Wednesday, January 17, 2007

Italian Immigrants Suffered Contempt and More in Utah

The ANNOTICO Report

 

Mormons fled persecution, yet  were not very tolerant of Immigrants in Utah, at the turn of the Century.

 

One newspaper then, commenting on [Italian] immigrants, made the doubly racist comment, "If God had dipped them in once more they'd be black." ...

 

 A woman from Sunnyside was raised "with a wholehearted contempt for Italians, and other southern Europeans...

 

Intermarriage with foreigners was considered almost as bad as death."

 

 

Immigrants' Influx Stirred Backlash

 

Salt Lake Tribune

January14, 2007

 

Utah experienced big changes around the turn of the 19th century. The economy was changing. As a result, the demographics were changing. Industrialists brought in thousands of workers who were willing to work for cheap: immigrants.

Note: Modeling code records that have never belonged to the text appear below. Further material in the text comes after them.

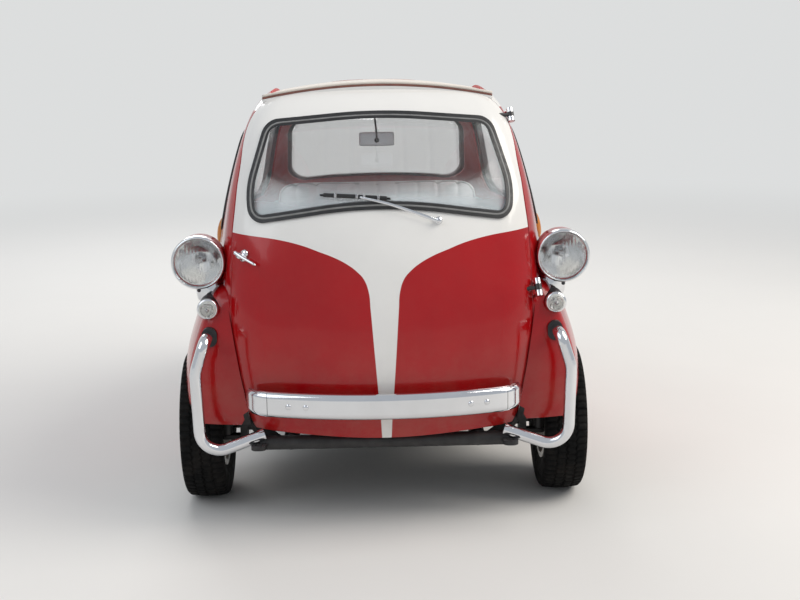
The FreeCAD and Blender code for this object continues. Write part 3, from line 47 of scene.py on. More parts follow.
# Plan measures where lines aimed at the skins start: ahead of the nose, behind the tail, off each side.
aimAhead, aimBehind, aimAside = -200, 2600, 900
print("stage: frame loaded")


# Plan measures in millimetres (across, back from the nose, up) become world metres.
def place(x, back, z):
    x, back, z = np.broadcast_arrays(*(np.asarray(value, float) for value in (x, back, z)))
    return np.stack([x, back - carLength / 2, z], axis=-1) / 1000


def unit(ways):
    ways = np.asarray(ways, float)
    return ways / np.linalg.norm(ways, axis=-1, keepdims=True)


def roundTurn(count):
    return np.linspace(0, 2 * np.pi, count, endpoint=False)


# Quads between neighbours of a grid of points, closed round where asked.
def weave(rows, columns, closeRows, closeColumns):
    first = np.arange(rows if closeRows else rows - 1)[:, None]
    second = np.arange(columns if closeColumns else columns - 1)[None, :]
    nextFirst, nextSecond = (first + 1) % rows, (second + 1) % columns
    corners = np.broadcast_arrays(first * columns + second, nextFirst * columns + second,
                                  nextFirst * columns + nextSecond, first * columns + nextSecond)
    return np.stack(corners, axis=-1).reshape(-1, 4)


def linked(name, data):
    made = bpy.data.objects.new(name, data)
    scene.collection.objects.link(made)
    return made


# Several grids, each (points, close rows, close columns), become one welded, smooth piece on a body.
def makePiece(name, grids, body, finish):
    points, quads, count = [], [], 0
    for grid, closeRows, closeColumns in grids:
        quads.append(weave(*grid.shape[:2], closeRows, closeColumns) + count)
        points.append(grid.reshape(-1, 3))
        count += len(points[-1])
    mesh = bpy.data.meshes.new(name)
    mesh.from_pydata(np.concatenate(points), [], np.concatenate(quads))
    work = bmesh.new()
    work.from_mesh(mesh)
    bmesh.ops.remove_doubles(work, verts=work.verts, dist=1e-6)
    bmesh.ops.dissolve_degenerate(work, edges=work.edges, dist=1e-7)
    bmesh.ops.recalc_face_normals(work, faces=work.faces)
    work.to_mesh(mesh)
    work.free()
    mesh.polygons.foreach_set("use_smooth", np.full(len(mesh.polygons), True))
    mesh.materials.append(finish)
    piece = linked(name, mesh)
    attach(piece, body)
    return piece


# Turned form: centre + way * along + radius * (cos, sin) for each (along, radius) in millimetres.
def turned(centre, way, profile, steps):
    way = unit(way)
    one = unit(np.cross(way, (0, 0, 1.0) if abs(way[2]) < 0.9 else (1.0, 0, 0)))
    two = np.cross(way, one)
    profile = np.asarray(profile, float) / 1000
    angle = roundTurn(steps)[:, None, None]
    along, radius = profile[None, :, 0, None], profile[None, :, 1, None]
    return np.asarray(centre) + way * along + radius * (np.cos(angle) * one + np.sin(angle) * two)


# A piece of (centre, way, profile, steps) turned forms; a profile that starts off the axis is a closed ring.
def turnedPiece(name, body, finish, *forms):
    return makePiece(name, [(turned(*form), True, form[2][0][1] > 0) for form in forms], body, finish)


# Points spread evenly along a line of points by its length.
def evenly(line, count, closed=False):
    length = np.concatenate([[0], np.cumsum(np.linalg.norm(np.diff(line, axis=0), axis=1))])
    wanted = np.linspace(0, length[-1], count, endpoint=not closed)
    return np.stack([np.interp(wanted, length, column) for column in line.T], axis=-1)


# Catmull-Rom curve through the points, sampled evenly.
def flowing(points, count):
    points = np.asarray(points, float)
    ring = np.concatenate([2 * points[:1] - points[1:2], points, 2 * points[-1:] - points[-2:-1]])
    spans = len(points) - 1
    t = np.linspace(0, spans, count * 4 + 1)
    index = np.minimum(t.astype(int), spans - 1)
    u = (t - index)[:, None]
    a, b, c, d = (ring[index + step] for step in range(4))
    curve = 0.5 * (2 * b + (c - a) * u + (2 * a - 5 * b + 4 * c - d) * u ** 2
                   + (3 * b - a - 3 * c + d) * u ** 3)
    return evenly(curve, count)


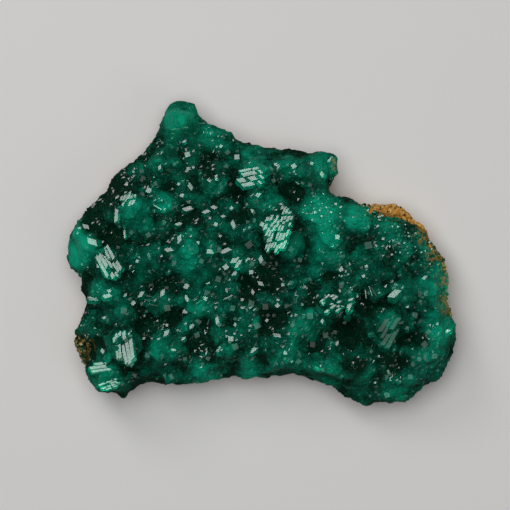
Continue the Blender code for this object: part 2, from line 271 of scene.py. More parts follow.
fill_sockets(
    tree,
    tree.nodes["Principled BSDF"],
    {
        "Base Color": mossy.outputs["Colour"],
        "Roughness": 0.85,
        "Normal": grit.outputs["Normal"],
    },
)
finish_piece(rock, rock_material, "rock", "matrix")

# The lamps and the camera, which the crystals' bright faces are turned to.
# A softbox at the upper left makes the crystals flash, a dim one at the lower right fills, and a
# wide polarised one overhead lights colours without glare. The camera looks straight down.
CAMERA_AT = Vector((-0.00135, -0.00028, 0.770))
CAMERA_LENS = 300
CAMERA_SENSOR = 36
KEY_AT = Vector((-0.24, 0.30, 0.36))
KEY_SIZE = 0.18
KEY_WATTS = 0.46
FILL_AT = Vector((0.36, -0.22, 0.42))
FILL_SIZE = 0.30
FILL_WATTS = 0.21
OVERHEAD_AT = Vector((-0.12, 0.14, 1.0))
OVERHEAD_SIZE = 0.9
OVERHEAD_WATTS = 6.6
MIDDLE = Vector((0, 0, 0.01))


def add_softbox(name, place, size, watts):
    bpy.ops.object.light_add(type="AREA", location=place)
    lamp = bpy.context.object
    lamp.name = name
    lamp.data.size = size
    lamp.data.energy = watts
    lamp.rotation_euler = (MIDDLE - place).to_track_quat("-Z", "Y").to_euler()
    return lamp


add_softbox("key_softbox", KEY_AT, KEY_SIZE, KEY_WATTS)
add_softbox("fill_softbox", FILL_AT, FILL_SIZE, FILL_WATTS)
overhead = add_softbox("overhead_softbox", OVERHEAD_AT, OVERHEAD_SIZE, OVERHEAD_WATTS)
overhead.visible_glossy = False
overhead.visible_transmission = False
bpy.ops.object.camera_add(location=CAMERA_AT, rotation=(0, 0, 0))
camera = bpy.context.object
camera.data.lens = CAMERA_LENS
camera.data.sensor_width = CAMERA_SENSOR
bpy.context.scene.camera = camera


def mirror_normal(place, lamp_at):
    """The normal of a face at a place that shows the lamp to the camera."""
    return ((CAMERA_AT - place).normalized() + (lamp_at - place).normalized()).normalized()


# One crystal.
# Dioptase grows as six-sided prisms with a three-faced tip. Each rhomb of the tip lies over an edge
# of the prism, and leans 51 degrees. It is modelled once, of radius 1, with its tip at the origin.
TIP_ANGLE = math.radians(51)
TIP_SLOPE = math.tan(TIP_ANGLE)
CRYSTAL_LENGTH = 4.5

bpy.ops.object.select_all(action="DESELECT")
bpy.ops.mesh.primitive_cylinder_add(
    vertices=6, radius=1, depth=CRYSTAL_LENGTH, location=(0, 0, -CRYSTAL_LENGTH / 2)
)
crystal = bpy.context.object
crystal.name = "one_crystal"
bpy.ops.object.transform_apply(location=True, rotation=True, scale=True)
bpy.ops.object.mode_set(mode="EDIT")
bpy.ops.mesh.select_mode(type="FACE")
bpy.ops.mesh.select_all(action="DESELECT")
crystal_bm = bmesh.from_edit_mesh(crystal.data)
for face in crystal_bm.faces:
    face.select_set(abs(face.normal.z) > 0.9)
bmesh.update_edit_mesh(crystal.data)
bpy.ops.mesh.poke()
bpy.ops.object.mode_set(mode="OBJECT")
# Each end's corners are drawn back in turn by a whole and by half a slope, which makes the rhombs
for end, level in ((1, 0.0), (-1, -CRYSTAL_LENGTH)):
    ring = [
        v
        for v in crystal.data.vertices
        if abs(v.co.z - level) < 0.01 and v.co.xy.length > 0.5
    ]
    ring.sort(key=lambda v: math.atan2(v.co.y, v.co.x))
    for number, vertex in enumerate(ring):
        full = (number % 2 == 0) == (end == 1)
        vertex.co.z -= end * TIP_SLOPE * (1.0 if full else 0.5)
    if end == 1:
        EDGE_AZIMUTH = math.atan2(ring[0].co.y, ring[0].co.x)
bpy.ops.object.mode_set(mode="EDIT")
bpy.ops.mesh.select_all(action="SELECT")
bpy.ops.mesh.dissolve_limited(angle_limit=math.radians(0.5))
bpy.ops.object.mode_set(mode="OBJECT")
crystal_points = np.array([v.co for v in crystal.data.vertices])
crystal_faces = [list(polygon.vertices) for polygon in crystal.data.polygons]
crystal_foot = crystal_points[:, 2] < -CRYSTAL_LENGTH / 2
bpy.data.objects.remove(crystal)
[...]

   Unlike the Mormon pioneers, who had purposefully gathered to Zion, these newcomers from places like Italy, Greece, Japan, Lebanon, Finland, Wales and China happened to end up in Utah. It became their personal "promised land" - a place where perhaps they could earn enough money to survive and, just possibly, thrive. "The fight for daily bread" is what the Yugoslavs called it.


   So they came to lay rails, dig out coal, work in smelters, harvest sugar beets and in general do the jobs that the descendants of the pioneer immigrants wouldn't do, at least not at such low wages.


   As they flooded into the state, the familiar status quo teetered toward a new balance. This was tough on some members of the Anglo American majority. As Helen Z. Papanikolas wrote, "The old inhabitants . . . were alarmed: after a half-century they had succeeded in 'making the desert blossom as a rose,' and suddenly foreigners who had neither fought nor suffered for Zion were invading it.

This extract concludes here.